皮一枚の宇宙。(ラストメルマガ)

勿論皆さんのご想像に違わず、それはそれは愛くるしく純粋無垢な(事実無根)幼いカワサキに向かって、ウチの母は食卓のソーセージ炒めをひょいと箸でつまみ上げ、こう言い垂れたのだった。「人間ってね」、

「みんなソーセージなの。皮一枚で包まれた中身は、みんなぐっちゃぐちゃの宇宙なのよ」。 

そう言いながらソーセージをぶちりと噛み切り、ムッシャムッシャと喰らう母の底知れず恐ろしげな口元を凝視しつつ、私はその教えをご飯と共にごくりと飲み込んだ。

「人、みなソーセージである」を心に刻んだ、幼く夢見がちなソーセージは、やがて微熱気味のソーセージとなり、やがては若さと致し方なく有り余るエネルギーに甘えた、アグレッシブなソーセージとなる。
 
混沌とした宇宙を内包しながら、外側の皮だけが面の皮と同様に厚みを増し、歯ごたえを超越してゴリゴリゴツゴツと成長した。分厚い皮で武装したソーセージは、それだけで強そうに見える。正しそうに見える。努力して叶わないものなんて何にもない、そう断じるソーセージ。でも本当は、中身はいつもぐっちゃぐちゃの宇宙。
 
いつごろだったか、ソーセージは傷んでいった。きっかけは何だかよくわからない。多分私としては「より良くなろう」と努力していたのだけれど、どこかで他の人の宇宙をないがしろにしていたのだろうと思う。あるいは、ようやく努力なんかでどうにもならない何かにぶつかったのかもしれない。それは、「他人」であり「社会」であり、「結婚」であり「家族」であり、「配偶者」であり「子ども」であり、つまるところ「自分の宇宙」の問題だった。

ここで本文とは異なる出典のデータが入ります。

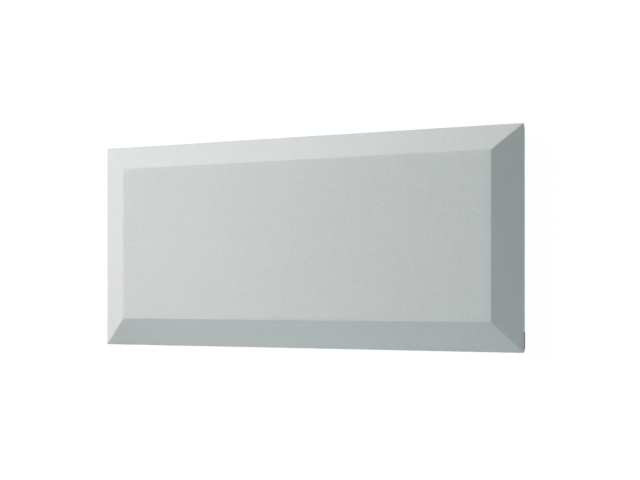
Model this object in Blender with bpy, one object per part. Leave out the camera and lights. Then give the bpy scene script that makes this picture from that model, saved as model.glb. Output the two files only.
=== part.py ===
"""Upholstered acoustic wall tile: an oblong of sound-absorbing board with four mitred bevels
round a flat front, covered in cloth, and a plain dark tag on its right side wall. The bevel
along the upper edge is a little narrower than the other three.

Metres, +Z up. The tile lies on its back: the back is at Z = 0 and the front looks up along +Z.
X runs along the tile's length, and +Y is towards the edge that is uppermost on the wall.
The origin is the middle of the back.
"""

import math

import bmesh
import bpy
from mathutils import Vector

# Driving dimensions of the tile
TILE_LENGTH = 0.825
TILE_HEIGHT = 0.400
SIDE_WALL = 0.042  # straight wall from the back up to the foot of the bevels
BEVEL_RUN = 0.054  # width of a bevel, measured along the tile's face
UPPER_BEVEL_RUN = 0.0485  # width of the bevel along the upper edge
BEVEL_RISE = 0.028  # how far the front stands out beyond the side walls
EDGE_ROUNDING = 0.003  # how far back from each edge the cloth starts to curve over it
EDGE_SEGMENTS = 4

# Driving dimensions of the tag
TAG_LENGTH = 0.030  # along the tile's height
TAG_DEPTH = 0.034  # along the tile's thickness
TAG_THICKNESS = 0.0006
TAG_ABOVE_LOWER_EDGE = 0.005
TAG_ABOVE_BACK = 0.004
TAG_ROUNDING = 0.0002
TAG_SEGMENTS = 1
SEAT_CLEARANCE = 0.0003  # between the tag and the wall that it lies on

SHARP_ANGLE = math.radians(35)  # faces that turn by more than this meet in a sharp edge


def remove_everything():
    """Empty the scene."""
    for thing in list(bpy.data.objects):
        bpy.data.objects.remove(thing, do_unlink=True)


def material(name, colour, roughness):
    """A plain, non-metallic Principled material."""
    made = bpy.data.materials.new(name)
    made.use_nodes = True
    shader = made.node_tree.nodes["Principled BSDF"]
    shader.inputs["Base Color"].default_value = (*colour, 1.0)
    shader.inputs["Roughness"].default_value = roughness
    shader.inputs["Metallic"].default_value = 0.0
    return made


def rectangle(mesh, low, high, z):
    """A level rectangle's vertices from its low and high (x, y), counter-clockwise from above."""
    corners = (low, (high[0], low[1]), high, (low[0], high[1]))
    return [mesh.verts.new((x, y, z)) for x, y in corners]


def stacked_rectangles(rings):
    """A closed mesh through level rectangles (low, high, z), the lowest first."""
    mesh = bmesh.new()
    loops = [rectangle(mesh, *ring) for ring in rings]
    mesh.faces.new(reversed(loops[0]))
    for lower, upper in zip(loops, loops[1:]):
        for i in range(4):
            j = (i + 1) % 4
            mesh.faces.new((lower[i], lower[j], upper[j], upper[i]))
    mesh.faces.new(loops[-1])
    return mesh


def round_edges(mesh, offset, segments):
    """Round every edge of a convex mesh."""
    bmesh.ops.bevel(
        mesh,
        geom=list(mesh.edges),
        offset=offset,
        offset_type="OFFSET",
        segments=segments,
        profile=0.5,
        affect="EDGES",
    )


def add_object(name, mesh, location, finish):
    """An object from a bmesh, shaded smooth with its real corners kept sharp."""
    data = bpy.data.meshes.new(name)
    mesh.to_mesh(data)
    mesh.free()
    data.materials.append(finish)
    data.shade_smooth()
    data.set_sharp_from_angle(angle=SHARP_ANGLE)
    made = bpy.data.objects.new(name, data)
    made.location = location
    bpy.context.scene.collection.objects.link(made)
    return made


def add_tile(finish):
    """The tile: straight side walls, four mitred bevels and the flat front, all one piece."""
    low = (-TILE_LENGTH / 2, -TILE_HEIGHT / 2)
    high = (TILE_LENGTH / 2, TILE_HEIGHT / 2)
    front_low = (low[0] + BEVEL_RUN, low[1] + BEVEL_RUN)
    front_high = (high[0] - BEVEL_RUN, high[1] - UPPER_BEVEL_RUN)
    rings = (
        (low, high, 0.0),
        (low, high, SIDE_WALL),
        (front_low, front_high, SIDE_WALL + BEVEL_RISE),
    )
    mesh = stacked_rectangles(rings)
    round_edges(mesh, EDGE_ROUNDING, EDGE_SEGMENTS)
    return add_object("upholstered_tile", mesh, Vector((0.0, 0.0, 0.0)), finish)


def add_tag(finish):
    """The tag: a flat strip flush against the right side wall, close to the lower corner."""
    half = Vector((TAG_THICKNESS / 2, TAG_LENGTH / 2, TAG_DEPTH / 2))
    low, high = (-half.x, -half.y), (half.x, half.y)
    mesh = stacked_rectangles(((low, high, -half.z), (low, high, half.z)))
    round_edges(mesh, TAG_ROUNDING, TAG_SEGMENTS)
    location = Vector(
        (
            TILE_LENGTH / 2 + SEAT_CLEARANCE + half.x,
            -TILE_HEIGHT / 2 + TAG_ABOVE_LOWER_EDGE + half.y,
            TAG_ABOVE_BACK + half.z,
        )
    )
    return add_object("side_tag", mesh, location, finish)


def build():
    """Make both pieces of the tile."""
    remove_everything()
    cloth = material("light_grey_cloth", (0.58, 0.62, 0.61), 0.9)
    woven_tag = material("dark_grey_tag", (0.085, 0.09, 0.095), 0.85)
    add_tile(cloth)
    add_tag(woven_tag)


build()
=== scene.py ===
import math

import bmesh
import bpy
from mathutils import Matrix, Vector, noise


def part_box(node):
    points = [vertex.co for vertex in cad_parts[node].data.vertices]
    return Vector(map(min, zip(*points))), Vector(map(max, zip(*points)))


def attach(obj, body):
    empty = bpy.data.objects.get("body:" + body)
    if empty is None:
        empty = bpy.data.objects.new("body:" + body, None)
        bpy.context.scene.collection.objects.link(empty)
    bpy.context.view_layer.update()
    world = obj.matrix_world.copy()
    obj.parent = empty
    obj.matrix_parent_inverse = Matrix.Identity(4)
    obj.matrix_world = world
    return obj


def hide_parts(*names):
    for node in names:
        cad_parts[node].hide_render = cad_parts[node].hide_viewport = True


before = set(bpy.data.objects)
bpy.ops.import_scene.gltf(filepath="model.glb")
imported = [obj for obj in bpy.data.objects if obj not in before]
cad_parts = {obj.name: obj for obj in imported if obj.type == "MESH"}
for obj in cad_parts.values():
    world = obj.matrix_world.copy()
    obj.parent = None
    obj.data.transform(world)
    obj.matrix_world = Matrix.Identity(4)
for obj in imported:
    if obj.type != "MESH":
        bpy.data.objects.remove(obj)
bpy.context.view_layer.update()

# The looks of an upholstered acoustic wall tile that lies on its back, with the camera above its front.
# The cloth is drawn over the front, the bevels and the side walls, and its hem is glued to the back.
# A plain woven tag lies on the right side wall. Lengths are in metres.

# The tile, as it was made
TILE_LOW, TILE_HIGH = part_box("upholstered_tile")
TAG_LOW, TAG_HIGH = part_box("side_tag")
HALF_X = (TILE_HIGH.x - TILE_LOW.x) / 2
HALF_Y = (TILE_HIGH.y - TILE_LOW.y) / 2
THICKNESS = TILE_HIGH.z
BEVEL_RUN = 0.054
UPPER_BEVEL_RUN = 0.0485
BEVEL_RISE = 0.028
WALL_TOP = THICKNESS - BEVEL_RISE
BEVEL_SLOPE = BEVEL_RISE / BEVEL_RUN

# How the cloth softens the tile's edges
RIDGE_SOFTNESS = 0.0006  # half width of the soft ridge between front and bevel
MITRE_SOFTNESS = 0.0008  # the same for the mitres, measured along the tile's face
RIM_RADIUS = 0.0022  # between a bevel and its side wall
BACK_RADIUS = 0.0025  # between a side wall and the back
CORNER_RADIUS = 0.0008  # of the tile's outline, seen from the front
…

分厚いはずの皮が傷み、破れ、綻び、輪郭さえもおぼつかなくなった。世を妬んで恨んで、自分以外の誰かや何かのせいにしたくなった。小娘が溺れた沼は、深かった。
 
あるときソーセージは、国道沿いのファストフード店の片隅で薄いコーヒーを一口すすり、空(くう)を見上げ、ため息をついて、手元の紙ナプキンに
 
"Nobody needs me."

と書き付けた。実際のところ、誰も私なんか必要としていない。一生まるごと全部「なかったこと」だったら誰にも迷惑をかけなかったのに。人も傷つけないし、傷つくこともなかったのに。紙ナプキンの上に黒々と書かれた文字を見つめ、そのまま動けなくなった。

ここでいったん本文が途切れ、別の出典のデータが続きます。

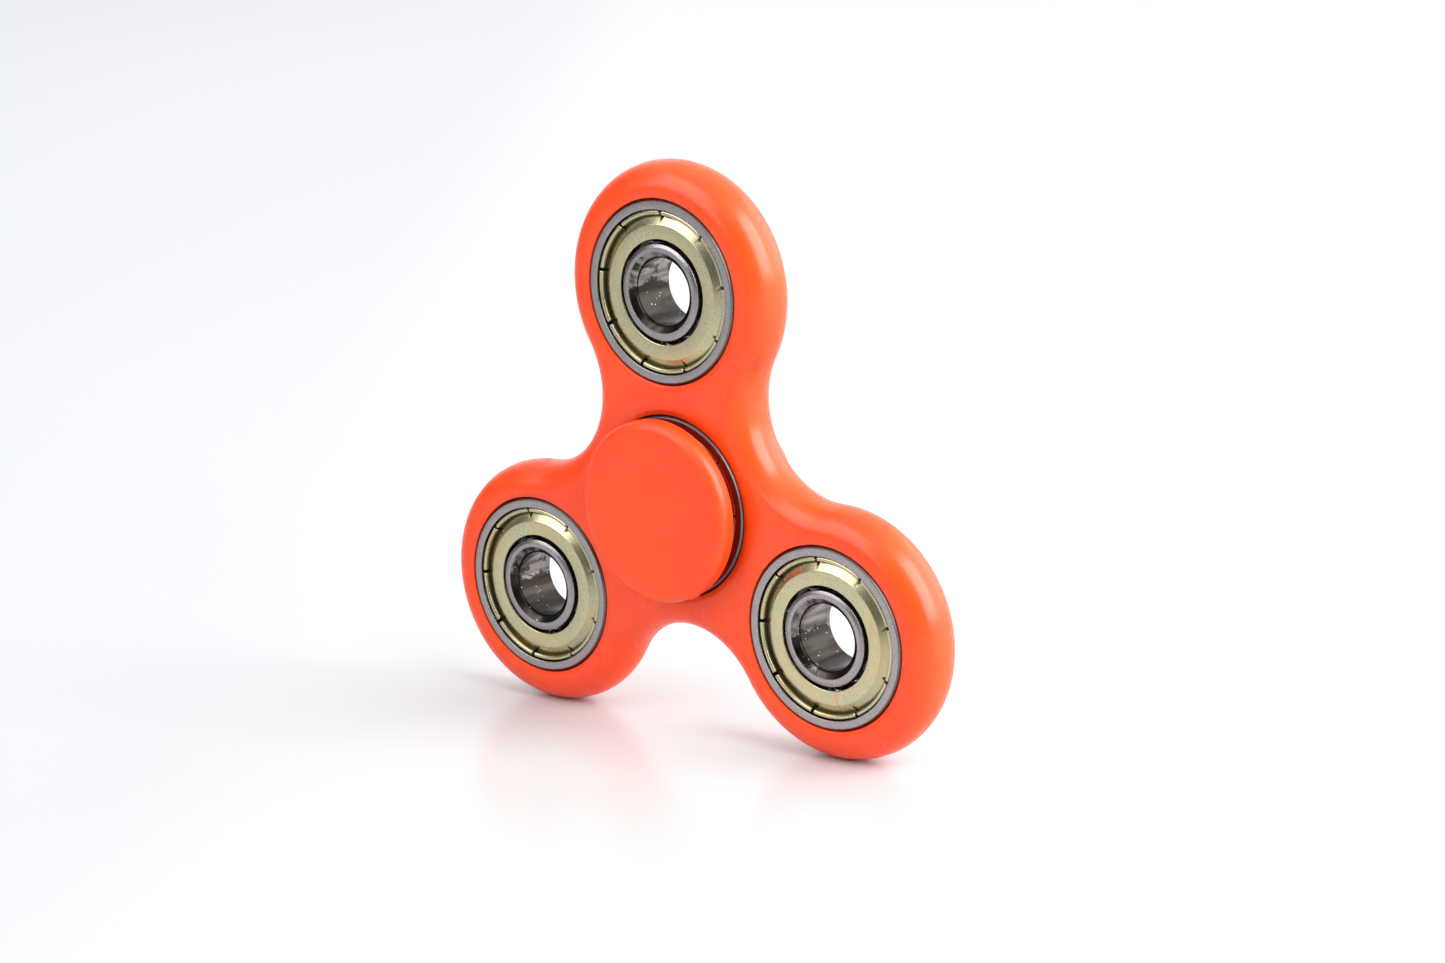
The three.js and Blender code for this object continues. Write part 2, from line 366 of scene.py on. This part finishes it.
# %% [markdown]
# ## Zinc-plated shield
#
# The shields are thin pressed steel with a yellow-passivated zinc plating. The film is so thin
# that it colours like oil on water: mostly a pale greenish gold, with pools of faint green and
# pink. Slow noise moves along a colour ramp for that, and drawing lines run round the disc.
# The groove inside the rim is darker and rougher, where painted shade darkens its deep part.

# %% Zinc-plated shield
FILM_COLOURS = (
    (0.30, (0.49, 0.42, 0.24)),
    (0.44, (0.55, 0.475, 0.285)),
    (0.56, (0.47, 0.46, 0.30)),
    (0.66, (0.56, 0.48, 0.30)),
    (0.74, (0.54, 0.37, 0.27)),
)


def shield_zinc(name, shift):
    finish = Finish(name, shift, Metallic=1.0)
    film = finish.noise(190.0, roughness=0.55, distortion=0.8)
    plating = finish.add("ShaderNodeValToRGB", {"stops": FILM_COLOURS}, {"Fac": film})
    grain = finish.noise(3600.0, detail=2.0)
    plating = finish.mix(grain * 0.25, plating, (0.36, 0.34, 0.22))
    height = finish.axis(finish.vector("ABSOLUTE", finish.local), 1)
    # Painted shade: the deep part of the groove inside the rim is darkened.
    groove_painted_shade = finish.step(finish.radius, 8.85 * MM, 9.05 * MM) * finish.step(
        height, 3.15 * MM, 2.85 * MM)
    finish.drive("Base Color", finish.mix(groove_painted_shade * 0.9, plating, (0.06, 0.045, 0.02)))
    finish.drive("Roughness", 0.18 + grain * 0.10 + film * 0.06 + groove_painted_shade * 0.15)
    finish.bump((finish.rounds(5200.0, 260.0), 0.002 * MM), (grain, 0.003 * MM))
    return finish.material


# %% [markdown]
# ## Cage and ball steel
#
# Inside, the cages are pressed from dull steel ribbon and the balls are lapped to a mirror.
# They only show through the gap beside the inner ring, but they are real pieces, so they get
# real finishes: a rolled grain for the ribbon, and a faint oily film on the balls.

# %% Cage and ball steel
def cage_steel():
    finish = Finish("cage_steel", Metallic=1.0)
    rolled = finish.noise(1.0, stretch=(2600.0, 500.0, 2600.0))
    finish.drive("Base Color", finish.mix(rolled, (0.30, 0.28, 0.24), (0.46, 0.43, 0.37)))
    finish.drive("Roughness", 0.32 + rolled * 0.16)
    finish.bump((rolled, 0.004 * MM))
    return finish.material


def ball_steel():
    finish = Finish("ball_steel", Metallic=1.0)
    film = finish.noise(520.0)
    finish.drive("Base Color", finish.mix(film, (0.62, 0.62, 0.63), (0.78, 0.77, 0.74)))
    finish.drive("Roughness", 0.06 + film * 0.08)
    finish.bump((film, 0.002 * MM))
    return finish.material


# %% [markdown]
# No two bearings come out of a box alike, so each one has its own patch of the noise and its
# own share of dried oil.

# %% Finishes for the four bearings
STAINS = {"centre": 0.2, "top": 1.0, "left": 0.5, "right": 0.1}
ring_finish = {}
shield_finish = {}
for seed, place in enumerate(PLACES):
    shift = 0.13 * seed
    ring_finish[place] = ring_steel(f"ring_steel_{place}", shift, STAINS[place])
    shield_finish[place] = shield_zinc(f"shield_zinc_{place}", shift)
cage_finish = cage_steel()
ball_finish = ball_steel()
print("materials", len(bpy.data.materials))

# %% [markdown]
# ## Turned pieces
#
# Rings, shields and caps are all made by turning, so they are made here the same way: a closed
# profile swept round the Y axis. Real edges are never sharp, so a profile is a list of corners,
# each with a fillet radius, and `filleted` turns each corner into a short arc. The Screw
# modifier could turn it too, but faces made in code meet exactly and need no clean-up.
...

大人になるということは、得るものも失うものも沢山ありすぎて、思っていたよりもしんどいことだった。
 
しかしソーセージは、大層しぶとかった(笑)。そのまま消えてなくなってしまったりは、しないのだった。ソーセージは、ものを書くことを思い出した。誰かに向かって発信することを覚えた。誉めてもらうと、がんばれる。ひたすら書き続けるなかで、輪郭を取り戻していった。でもやっぱり、中身はぐっちゃぐちゃの宇宙のままだったのだけれど。

そして思う。8年前、電話で「何でもいいから」書いてみないかと誘われた私が、実は専門でもなんでもない「子育て」を自分から申し出たのは、結局それが当時の私にとって一番の悩みであり関心事だったからなのだと。自分自身決して器用ではなくクソ真面目だからこそ、いつも「皆さん、子育ては脱力でいきましょう」と呪文のように唱えていたのだと。 

どんな宇宙を抱える人も、きっとその人なりの表現の方法があるはずだ。ぬるいお風呂に浸かりながら幼い息子を抱きかかえていると、この子も皮一枚の宇宙なのだと思う。この柔らかくすべすべの肌の中に、彼の小宇宙が限りなく広がっているのだと。娘が幼いときにも、やはりそう思った。

あなたもきっと、そんな皮一枚の宇宙だ。深遠な宇宙があなた自身、そして皮とはあなたとヨノナカの「付き合い方」。歯ごたえのある元気な皮も、いまも成長し続ける宇宙も、どちらもナマモノ。母になったからと言って完成するものでは全くない。30や40になったから完成するものでもない。一生ずっと、「ナマ」の自分と付き合っていくのである。

あなたに宇宙があるように、他の誰にも宇宙がある。そんな宇宙を自分の体からひねり出したことに、母は誇りを持っていい。

そんなことを考えつつ、ウチの母に「お母さん、人間はみんなソーセージだって昔話してくれたよね」としみじみ言ったら、母は「そうだっけぇ?」と大あくびしてた。